Sunday, February 13, 2011

The Awakening by L. L. Foster

Gabrielle can see demons in a way that other people can't, she sees their real form. She can see the unnatural kind of evil that hangs around them. Trained by a priest in killing these creatures, Gaby's life is spent looking over her shoulder and trying not to stand out lest she is caught. But when Detective Luther Cross starts investigating her connection to a body the cops found, Gaby ends up with a whole new set of problems, one of which is that she finds herself attracted to him.

I really liked that the author took a more realistic approach to what it would be like to have the kind of job Gaby has. It isn't shown as glamorous, and Gaby is continually having to worry about hiding what she does. I also found it very interesting that she is shown as religious and believing that her ability to find and kill demons is a gift from God. Most authors try hard to get rid of religion in genre fiction, but the simple fact is that religion is a huge factor in our society. It was nice to see an author write a book that isn't preachy, but acknowledges religion as being a part of a lot of people's lives, including the main character.

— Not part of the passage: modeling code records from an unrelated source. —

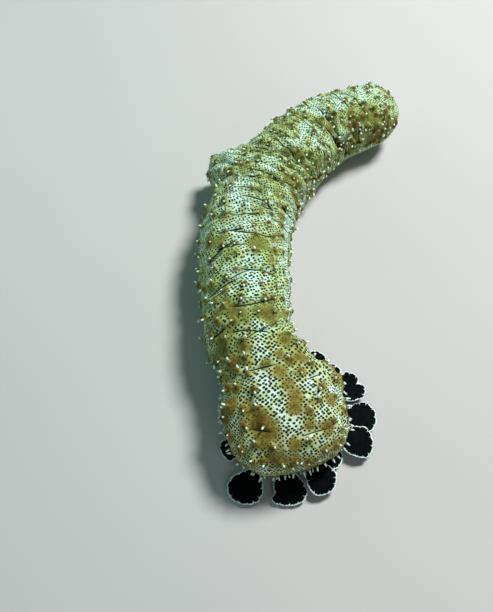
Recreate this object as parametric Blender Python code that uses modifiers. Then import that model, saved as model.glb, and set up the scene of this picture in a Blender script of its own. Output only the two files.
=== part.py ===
"""A life-size sea cucumber, creeping on a flat floor with its feeding tentacles spread.

Metres, +Z up. The floor is z = 0, the head points to -Y and the tail curls away to +Y and +X.
A place on the body is given by its distance from the head tip along the back and by its
girth angle: 0 is the side towards +X, 90 the middle of the back and 270 the middle of the sole.
"""
import math
import random

import bmesh
import bpy
from mathutils import Matrix, Vector

MM = 0.001

# The middle line of the body in plan, from the head tip to the tail tip, in millimetres.
SPINE_PLAN = [
    (34.5, -115.5), (26, -84), (18.5, -60), (9, -41), (1.5, -22), (-0.5, 5), (-2, 38), (0, 66),
    (8, 90), (21, 118), (42, 147), (65, 169), (93, 183), (126, 193),
]
ORIGIN_SHIFT = Vector((-44.2, -39.5, 0)) * MM   # puts the origin under the middle of the model

# Girth along the body: distance from the head tip, half width, height of the back, height of the sole.
GIRTH = [
    (0, 41.3, 47, 11.5), (28, 40, 49.5, 11.5), (46, 38.8, 51.5, 11.5), (60, 35.2, 53, 11.5),
    (73, 30.2, 54.5, 9), (85, 28.6, 55, 5), (97, 29.5, 56, 2.6), (120, 31, 56, 2.6),
    (140, 31.8, 56.2, 2.6), (170, 33, 57, 2.6), (200, 32.5, 57, 2.6), (235, 31, 56, 2.6),
    (270, 30, 55, 2.6), (305, 27.5, 53, 2.6), (340, 25, 50, 2.6), (365, 24, 47, 2.6),
    (400, 23.5, 46, 2.6),
]
HEAD_ROUND = 41 * MM          # length over which the head rounds off in plan and on the back
HEAD_POWER = 2.8              # 2 rounds it like a ball; more is blunter
HEAD_UNDER_ROUND = 22 * MM    # the same on the underside, which stays flat round the mouth
HEAD_UNDER_POWER = 2.4
HEAD_TIP_HEIGHT = 19 * MM
TAIL_ROUND = 26 * MM
TAIL_UNDER_ROUND = 46 * MM
TAIL_POWER = 2.0
TAIL_TIP_HEIGHT = 26 * MM
ANUS_RADIUS = 2.6 * MM        # a dimple in the middle of the tail's end
ANUS_DEPTH = 4.0 * MM
WIDEST_AT = 0.42              # height of the widest line, as a share of the body's height
BACK_POWER = 2.15             # 2 is an ellipse; more is squarer
SOLE_POWER = 3.4
SIDES = 28                    # corners round the body
RING_STEP = 6.6 * MM
END_ROUND_RINGS = (0.015, 0.06, 0.14, 0.26, 0.42, 0.60, 0.80)

# Where the body is divided into lengths, and the gap that touching pieces keep.
LENGTHS = [
    ("head", 0, 82), ("forebody", 82, 145), ("midbody", 145, 205),
    ("hindbody", 205, 264), ("rear", 264, 322), ("tail", 322, None),
]
GAP = 0.3 * MM

# Wrinkles that cross the back: distance from the head tip and depth, in millimetres.
WRINKLES = [
    (69, 1.0), (93, 1.2), (115, 1.4), (137, 1.3), (160, 1.2), (178, 1.0), (200, 1.3),
    (226, 1.1), (251, 1.5), (278, 1.4), (300, 1.6), (318, 1.3), (344, 1.1),
]
WRINKLE_HALF_WIDTH = 2.2 * MM

# Folds of the flank: distance from the head tip, girth angle, how far out (in, below 0),
# half length in millimetres and half span in degrees.
SWELLINGS = [(234, 188, 20, 13, 36), (61, 8, -4.5, 4.5, 36), (49, 5, 3, 8, 36)]

# Papillae: soft cones with a fine tip, in rows along the back and the flanks.
PAPILLA_ROWS = (-7, 15, 36, 56, 75, 94, 113, 133, 154, 176, 196)
PAPILLA_FIRST = 12 * MM
PAPILLA_STEP = 12 * MM
PAPILLA_EVERY = 2             # one in two of the places has a papilla wide enough to be modelled
BARE_PATCH = (15, 75, 78, 101)   # distances and girth angles of the smooth middle of the head
PAPILLA_RADIUS = 3.2 * MM
PAPILLA_HEIGHT = 4.6 * MM
PAPILLA_SINK = 1.5 * MM
PAPILLA_SIDES = 5
RIM_PAPILLAE = 19             # pointed papillae that fringe the head above the tentacles
RIM_ARC = (-112, 112)         # bearings of the fringe either side of the head's axis
RIM_FRONT = 0.6 * MM          # the fringe's least distance from the head tip
RIM_WIDEST = 0.96             # how far out on the underside it stands, as a share of the half width
RIM_PAST_SIDE = 0.7 * MM      # how far it runs back for each degree beyond a right angle
RIM_SIZE = 0.78

# Tube feet, in three bands along the sole.
FOOT_BANDS = (-0.60, -0.47, -0.07, 0.07, 0.47, 0.60)
FOOT_STEP = 15 * MM
FOOT_RADIUS = 1.5 * MM
FOOT_SINK = 1.5 * MM
FOOT_SIDES = 5
SOLE_START = 96 * MM
FOOT_LONGEST = 6.5 * MM       # no feet where the sole lifts further than this off the floor

# The mouth: a low collar under the head, with one flat side for each tentacle.
MOUTH_CENTRE = Vector((25, -80, 0)) * MM
COLLAR_RADIUS = 16 * MM
COLLAR_BOTTOM = 3.6 * MM
LIP_RADIUS = 7.5 * MM
LIP_DROP = 1.2 * MM
GULLET_RADIUS = 2.2 * MM
GULLET_DEPTH = 4.0 * MM

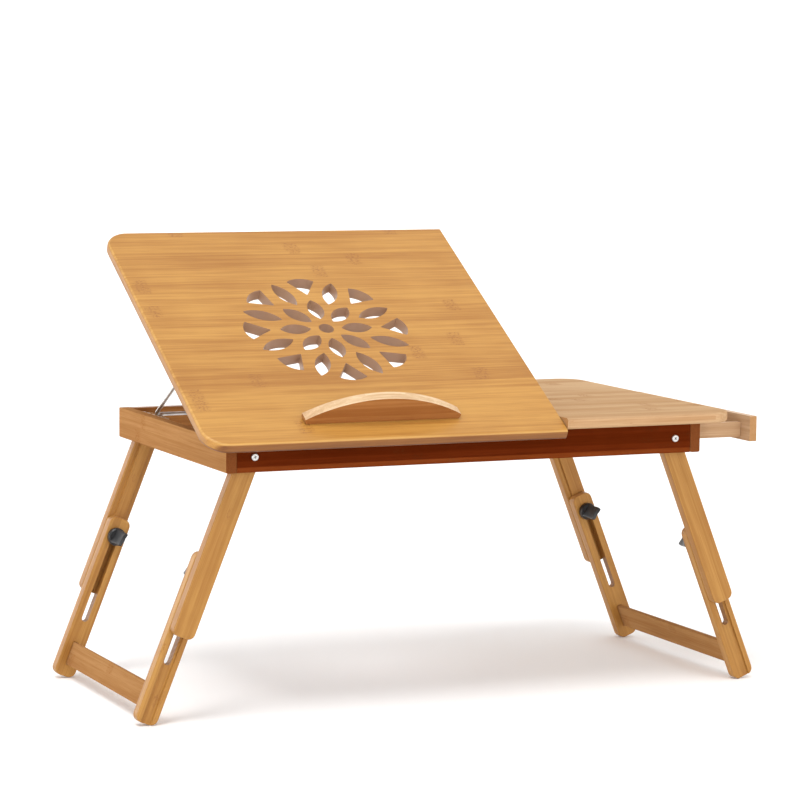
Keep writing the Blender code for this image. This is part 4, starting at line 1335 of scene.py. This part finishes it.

The writing wasn't bad, but was rather flat and simple. There were also some spots I felt were rather melodramatic, and could have been toned down a bit with better word choice.
4 Stars

Hawkes Harbor by S. E. Hinton

Jamie Sommers is a confusing case to his doctor at Terrace View Asylum. He is a young man who will cheerfully and calmly tell stories of narrow escapes from hungry sharks in his days as a sailor, but starts panicking as soon as the sun starts to go down. From what the doctors have found out, Jamie was never a coward and lived a dangerous life few would risk, until he moved to Hawks Harbor. There he went mad under the apparent employ of a strange, old-fashioned man.

This book was very enjoyable. Some people may find it too jumbled and oddly paced, but I thought it was a good way of conveying Jamie's mental state. Jamie himself wasn't a particularly interesting character, but the development of some of the supporting characters (Kell and Grenville, especially) made up for that lack. Character interaction and the dialogue felt very real and solid. The writing sometimes took a turn t'wards the melodramatic, but for the most part was steady and clear.

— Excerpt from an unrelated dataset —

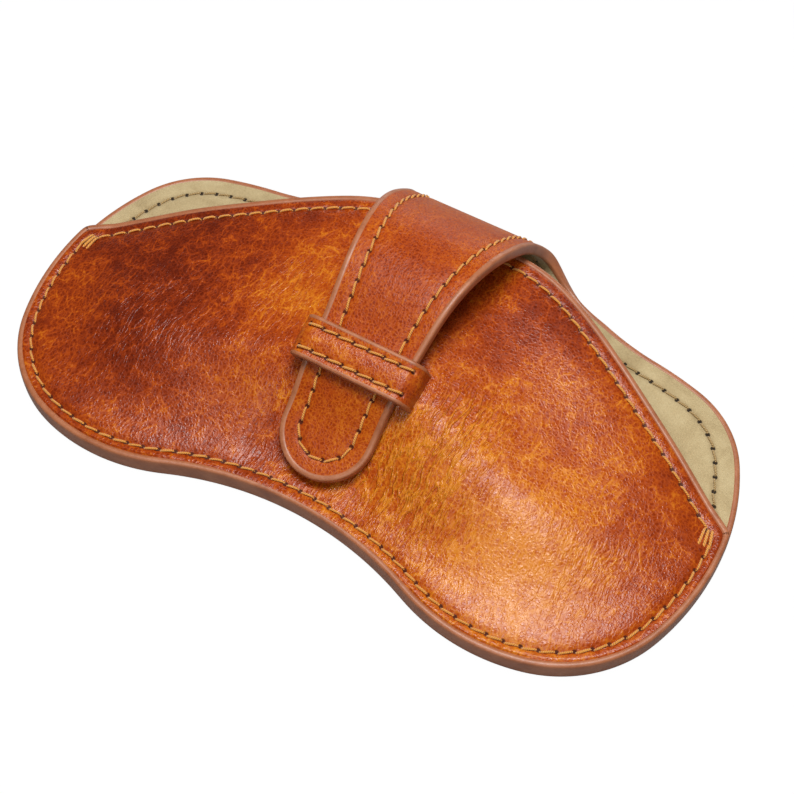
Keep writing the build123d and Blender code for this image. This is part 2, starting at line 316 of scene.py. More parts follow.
def waves(x, y, seeds):
    # Slow soft undulation as a sum of a few plane waves of (length, direction, phase, height).
    total = np.zeros_like(x)
    for length, direction, phase, height in seeds:
        along = x * math.cos(direction) + y * math.sin(direction)
        total += height * np.sin(2 * math.pi * along / length + phase)
    return total


def puff(x, y):
    # Fullness of the front just inside its seam, where the leather bellies up from the stitches.
    index = np.arange(0, len(rim_dense), 12)
    spread = np.stack([abs(x), y], -1)[:, None] - rim_dense[index][None]
    inner = np.maximum(np.linalg.norm(spread, axis=2).min(1) - seam_inset, 0)
    clear_of_tongue = ease(abs(x), 12.5, 19) + ease(inner, 22, 30)
    below_mouth = ease(np.interp(x, mouth[:, 0], mouth[:, 1]) - y, 2, 12)
    swell = (1 - np.exp(-inner / 3.0)) * np.exp(-inner / 16.0)
    return fullness * swell * np.minimum(clear_of_tongue, 1) * below_mouth


def relief(x, y):
    # Slight slackness of the front leather, which dies out at its sewn edge.
    return waves(x, y, front_waves) * ease(crown(x, y), 0.5, 6) + puff(x, y)


flap_side = curve_through(
    [(width, share * flap_length) for share, width in flap_widths]
    + [(tip_radius, flap_length - tip_radius)],
    shoulder_way,
    (0, 1),
)
tip_turn = np.linspace(0, math.pi / 2, 40)[1:]
tip_round = np.stack(
    [tip_radius * np.cos(tip_turn), flap_length - tip_radius * (1 - np.sin(tip_turn))], -1
)
flap_outline = np.vstack([flap_side, tip_round]) + (0, fold_y)

# Back panel and flap as one pattern: outline and stitch row, both from the waist round to the tip
pattern_half = np.vstack([rim, flap_outline[1:]])
pattern_half = at(pattern_half, np.linspace(0, runs(pattern_half)[-1], 1600))
pattern_out = outward(pattern_half)
pattern_out[0], pattern_out[-1] = (0, -1), (0, 1)


def pattern_inset(flat):
    # Distance of the pattern's stitch row from its edge: close at the seam, wider at the lobes.
    found = seam_inset + (rim_inset - seam_inset) * ease(flat[:, 1], -4, 8)
    return found + (strap_inset - rim_inset) * ease(flat[:, 1], fold_y - 8, fold_y + 8)


row_half = pattern_half - pattern_out * pattern_inset(pattern_half)[:, None]


def round_trip(half):
    # Closed loop from a right half that begins and ends on the line of symmetry.
    return np.vstack([half, half[-2:0:-1] * (-1, 1)])


def matched(loop, guide, count):
    # Points of two loops that have the same number of points, spaced evenly on the first.
    lengths = runs(ring(loop))
    base = np.arange(len(lengths))
    index = np.interp(np.arange(count) / count * lengths[-1], lengths, base)
    return [
        np.stack([np.interp(index, base, line[:, i]) for i in range(2)], -1)
        for line in (ring(loop), ring(guide))
    ]


samples_per_stitch = 6
pattern_row_loop = round_trip(row_half)
pattern_stitches = round(runs(ring(pattern_row_loop))[-1] / pitch)
pattern_row, pattern_edge = matched(
    pattern_row_loop, round_trip(pattern_half), pattern_stitches * samples_per_stitch
)


def crossing(first, second):
    # Lengths along two lines at which they cross, on the right-hand side.
    apart = np.linalg.norm(first[:, None] - second[None], axis=2)
    apart[first[:, 0] < 20] = 1e9
    i, j = np.unravel_index(np.argmin(apart), apart.shape)
    return runs(first)[i], runs(second)[j]


def pocket_halves(side_line, top_line):
    # Right half of a line round the front panel: sewn side and mouth, up to their corner.
    side_end, top_end = crossing(side_line, top_line)
    side_half = at(side_line, np.linspace(0, side_end, 1200))
    top_mid = runs(top_line)[-1] / 2
    top_half = at(top_line, np.linspace(top_end, top_mid, 900))
    return side_half, top_half


mouth_out = -outward(mouth)
mouth_row = mouth - mouth_out * mouth_inset
rim_row = rim_dense - outward(rim_dense) * seam_inset
edge_side, edge_top = pocket_halves(rim_dense, mouth)
row_side, row_top = pocket_halves(rim_row, mouth_row)
pocket_edge_loop = round_trip(np.vstack([edge_side, edge_top[1:]]))
pocket_row_loop = round_trip(np.vstack([row_side, row_top[1:]]))
pocket_stitches = round(runs(ring(pocket_row_loop))[-1] / pitch)
pocket_row, pocket_edge = matched(
    pocket_row_loop, pocket_edge_loop, pocket_stitches * samples_per_stitch
)
pocket_row = soften(pocket_row, 10)
pocket_edge = soften(pocket_edge, 5)


# Flat meshes

def inside(points, loop):
    # Which points lie in a closed loop.
    x, y = points[:, 0], points[:, 1]
    found = np.zeros(len(points), bool)
    for a, b in zip(loop, np.roll(loop, -1, 0)):
        spans = (a[1] > y) != (b[1] > y)
        if spans.any():
            cross = a[0] + (y[spans] - a[1]) * (b[0] - a[0]) / (b[1] - a[1])
            found[spans] ^= x[spans] < cross
    return found


def quads(rows, columns, wrapped):
    # Faces of a grid of points, row after row. A wrapped grid closes round each row.
    found = []
    for r in range(rows - 1):
        for c in range(columns if wrapped else columns - 1):
            here, there = r * columns + c, r * columns + (c + 1) % columns
            found.append((here, there, there + columns, here + columns))
    return found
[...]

This is a supernatural horror story that doesn't rely solely on things that go bump in the night to creep you out. Some of the most frighteningly intense scenes only contain threats, but one can easily see how Jamie would go crazy under the constant threat.

The book is pretty short, but manages to pack quite the emotional wallop into the 250 pages. If you like horror that is almost entirely psychological, you may want to give it a go.